EXERCISE OBJECTIVE: Output all of the data below exactly as given.

DATASET CONTENT:
= = = = = = =

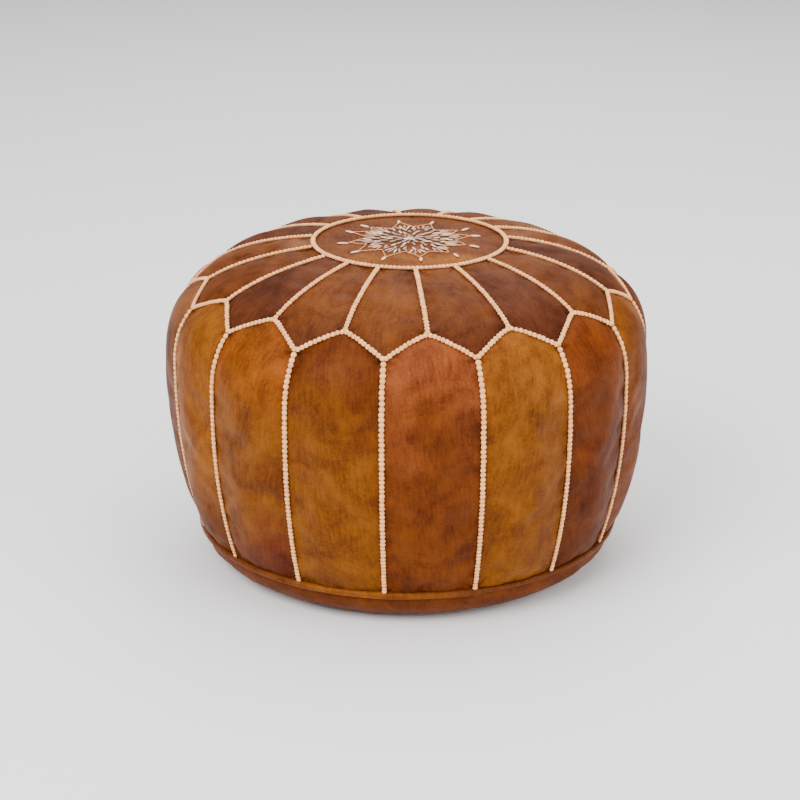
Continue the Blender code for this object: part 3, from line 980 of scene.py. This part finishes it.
def embroider():
    motifs = []
    shape = newYarn()
    for index in range(9):
        satinStitch(shape, 0.0040, index * fullTurn / 9, (0.0078, 0.0021), anyTone())
    for row in range(floss["rows"]):
        motifs.append(laidDown(shape, "motif"))
        shape = newYarn()
        count = floss["rowCount"] + floss["rowMore"] * row
        for index in range(count):
            angle = fullTurn * (index + row * 0.5 + stray(-0.25, 0.25)) / count
            radius = floss["firstRow"] + floss["rowStep"] * row + stray(-0.0013, 0.0013)
            length, turn = 0.0092 * stray(0.75, 1.2), stray(-0.5, 0.5)
            if stray(0, 1) > floss["missing"]:
                satinStitch(shape, radius, angle, (length, 0.0027), anyTone(), turn)
    motifs.append(laidDown(shape, "motif"))

    points = floss["points"]
    spots = [(index + 0.3 + stray(-0.16, 0.16)) * fullTurn / points for index in range(points)]
    tips = [floss["tip"] + stray(-0.004, 0.003) for _ in spots]
    dips = [floss["dip"] + stray(-0.004, 0.004) for _ in spots]
    for index, angle in enumerate(spots):
        shape = newYarn()
        following = (index + 1) % points
        between = (angle + spots[following] + (fullTurn if following == 0 else 0)) / 2
        for spread in (-0.13, -0.045, 0.045, 0.13):
            length = floss["fanLength"] * (1 - abs(spread)) * stray(0.7, 1.1)
            radius = floss["fanRadius"] - abs(spread) * 0.03 + stray(-0.002, 0.002)
            satinStitch(shape, radius, angle + spread, (length, 0.0023), anyTone(), spread * 2.4)
        satinStitch(shape, 0.0405, between, (0.0085, 0.0024), anyTone(), stray(-0.4, 0.4))
        straightRun(shape, (tips[index], angle), (dips[index], between))
        straightRun(shape, (dips[index], between), (tips[following], spots[following]))
        drop = floss["dropRadius"] + stray(-0.0025, 0.0020)
        satinStitch(shape, drop, angle, floss["dropSize"], "white", stray(-0.35, 0.35), 0.0010)
        motifs.append(laidDown(shape, "motif"))
    addPiece("medallion_embroidery", joinStretches(motifs), silkFloss)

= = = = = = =

TASK RESPONSE:
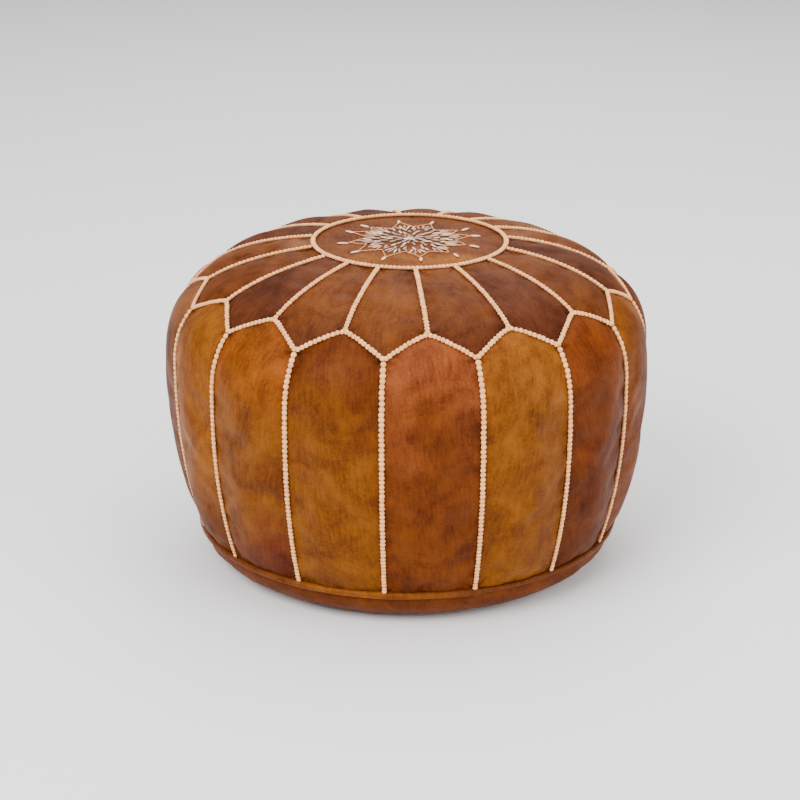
Continue the Blender code for this object: part 3, from line 980 of scene.py. This part finishes it.
def embroider():
    motifs = []
    shape = newYarn()
    for index in range(9):
        satinStitch(shape, 0.0040, index * fullTurn / 9, (0.0078, 0.0021), anyTone())
    for row in range(floss["rows"]):
        motifs.append(laidDown(shape, "motif"))
        shape = newYarn()
        count = floss["rowCount"] + floss["rowMore"] * row
        for index in range(count):
            angle = fullTurn * (index + row * 0.5 + stray(-0.25, 0.25)) / count
            radius = floss["firstRow"] + floss["rowStep"] * row + stray(-0.0013, 0.0013)
            length, turn = 0.0092 * stray(0.75, 1.2), stray(-0.5, 0.5)
            if stray(0, 1) > floss["missing"]:
                satinStitch(shape, radius, angle, (length, 0.0027), anyTone(), turn)
    motifs.append(laidDown(shape, "motif"))

    points = floss["points"]
    spots = [(index + 0.3 + stray(-0.16, 0.16)) * fullTurn / points for index in range(points)]
    tips = [floss["tip"] + stray(-0.004, 0.003) for _ in spots]
    dips = [floss["dip"] + stray(-0.004, 0.004) for _ in spots]
    for index, angle in enumerate(spots):
        shape = newYarn()
        following = (index + 1) % points
        between = (angle + spots[following] + (fullTurn if following == 0 else 0)) / 2
        for spread in (-0.13, -0.045, 0.045, 0.13):
            length = floss["fanLength"] * (1 - abs(spread)) * stray(0.7, 1.1)
            radius = floss["fanRadius"] - abs(spread) * 0.03 + stray(-0.002, 0.002)
            satinStitch(shape, radius, angle + spread, (length, 0.0023), anyTone(), spread * 2.4)
        satinStitch(shape, 0.0405, between, (0.0085, 0.0024), anyTone(), stray(-0.4, 0.4))
        straightRun(shape, (tips[index], angle), (dips[index], between))
        straightRun(shape, (dips[index], between), (tips[following], spots[following]))
        drop = floss["dropRadius"] + stray(-0.0025, 0.0020)
        satinStitch(shape, drop, angle, floss["dropSize"], "white", stray(-0.35, 0.35), 0.0010)
        motifs.append(laidDown(shape, "motif"))
    addPiece("medallion_embroidery", joinStretches(motifs), silkFloss)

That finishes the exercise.